This Is The Story Of A Just-In-Time Rescue Of The Astronaut Who Was Drowning In Space

Hundreds of miles away from the surface of the Earth, practically stranded in the middle of nowhere, astronauts are meant to be as scared as Courage the Cowardly Dog, but they spend time on the International Space Station for months in a row, and their fears certainly do not involve ghosts. The list of disasters that can potentially happen onboard is rather long, and many of them have already happened.

A place where even a sandwich is enough to get everyone killed, many have died and so many others have been rescued right at the edge of death. One of these was Luca Parmitano, who was out on a spacewalk from the ISS back in 2013. A leak in the cooling system of his spacesuit began to fill his helmet in the weightlessness of the orbit. Without gravity, the water was sticking to any surface it touched that meant blinding, deafening, and suffocating Luca, while he drowned inside his helmet.

Luca Parmitano (Image via News Nish)

Luca had to get back inside the station with high hopes of getting rescued by his crew members. Another crew member, Karen Nyberg received the call for help and floated back to the station to help. Criss Cassidy, who was working on another task outside the station, joined the two in the chamber. As soon as they got in, Nyberg began to pressurize the airlock, but that took so long that Parmitano fell completely silent in the meanwhile. Looking at the pressure valve, she decided to crank it up to the highest level to remove the helmet as quickly as possible. Doing which could have burst both Luca and Cassidy’s eardrums.

Image via Space.com

The pressure rose slowly, Cassidy squeezed Parmitano’s hand and received an OK signal. By then, Luca had begun to breathe and talk, but no sound came out, as the communication link had been damaged by the water. When the pressure finally equalized, Nyberg rushed to remove astronaut’s helmet to wipe off the water from his face.

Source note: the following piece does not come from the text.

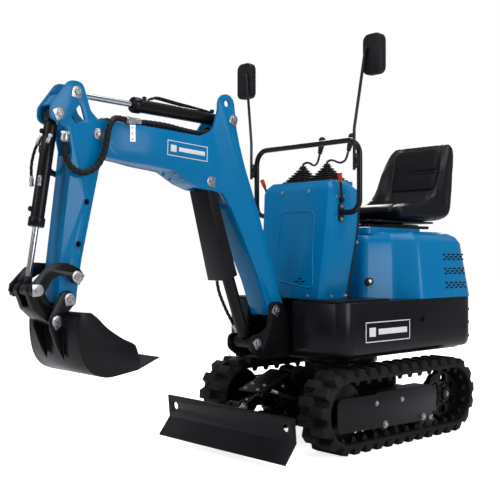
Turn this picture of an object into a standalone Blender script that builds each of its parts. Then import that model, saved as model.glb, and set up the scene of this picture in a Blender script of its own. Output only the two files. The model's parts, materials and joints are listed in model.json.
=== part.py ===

Even the strongest and the best-trained people can crash under pressure like this, but Nyberg maintained her cool. She said that she was worried, but her training worked and she followed the standard procedure instead of panicking into an extreme measure.

Karen L. Nyberg (Image via Bailwick Express)

Nyberg had gone through training for airlock operations, spending many hours in the mock-up ISS at Johnson Space Center. A lot of this training involved the daily tasks of a routine day; exercising, performing experiments, reporting back to the ground, and the fixing the space toilet that is known for frequent break downs.

Dying is not the only fear up in the space. The boredom and loneliness up there are enough to have a deep psychological impact on your mind, and Nyberg is one of the many astronauts who sacrificed their family life to spend months at a time in space, getting to see only a video footage of the family once in a while.